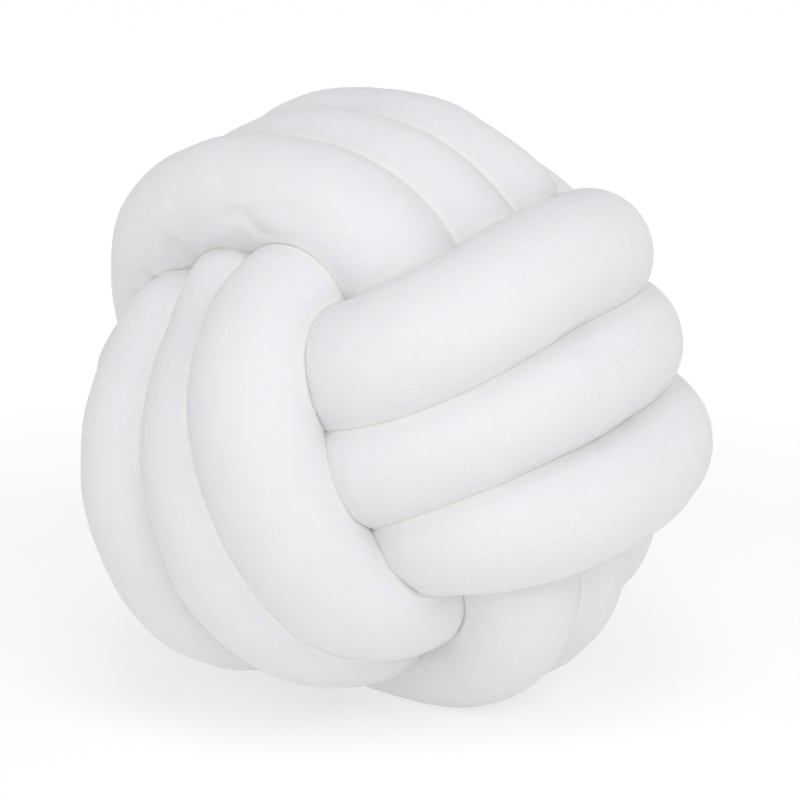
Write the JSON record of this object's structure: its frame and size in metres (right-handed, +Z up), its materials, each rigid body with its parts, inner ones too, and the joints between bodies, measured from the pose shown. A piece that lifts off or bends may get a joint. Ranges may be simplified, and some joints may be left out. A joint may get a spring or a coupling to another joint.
{
  "type": "knot cushion",
  "caption": "Ball-shaped cushion: one long stuffed cloth tube tied into a round knot of three crossing bands.",
  "frame": {"origin": "middle of the ball's box, on the surface that the ball stands on", "axes": "+Z up, -Y towards the side that the picture shows, +X to the right as the picture shows it"},
  "size_m": [0.2934, 0.3108, 0.282],
  "materials": {
    "white_cloth": "matt soft white cloth with a very short nap"
  },
  "bodies": {
    "root": {"knot_tube": "white_cloth"}
  },
  "joints": []
}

========================

WHAT YOU SHOULD DO
Using the data above, output each line exactly.

RESPONSE
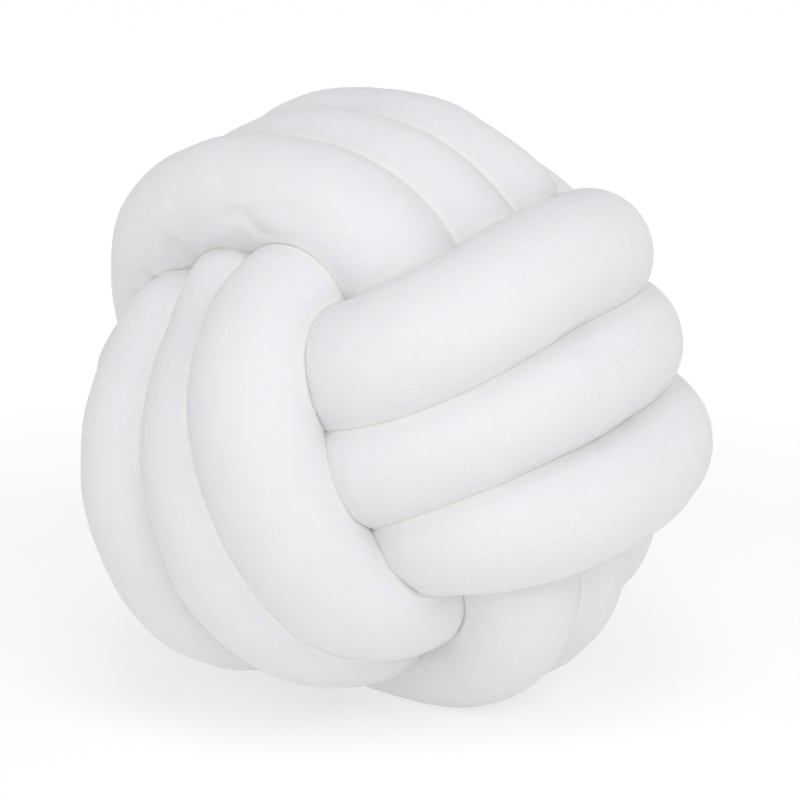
Write the JSON record of this object's structure: its frame and size in metres (right-handed, +Z up), its materials, each rigid body with its parts, inner ones too, and the joints between bodies, measured from the pose shown. A piece that lifts off or bends may get a joint. Ranges may be simplified, and some joints may be left out. A joint may get a spring or a coupling to another joint.
{
  "type": "knot cushion",
  "caption": "Ball-shaped cushion: one long stuffed cloth tube tied into a round knot of three crossing bands.",
  "frame": {"origin": "middle of the ball's box, on the surface that the ball stands on", "axes": "+Z up, -Y towards the side that the picture shows, +X to the right as the picture shows it"},
  "size_m": [0.2934, 0.3108, 0.282],
  "materials": {
    "white_cloth": "matt soft white cloth with a very short nap"
  },
  "bodies": {
    "root": {"knot_tube": "white_cloth"}
  },
  "joints": []
}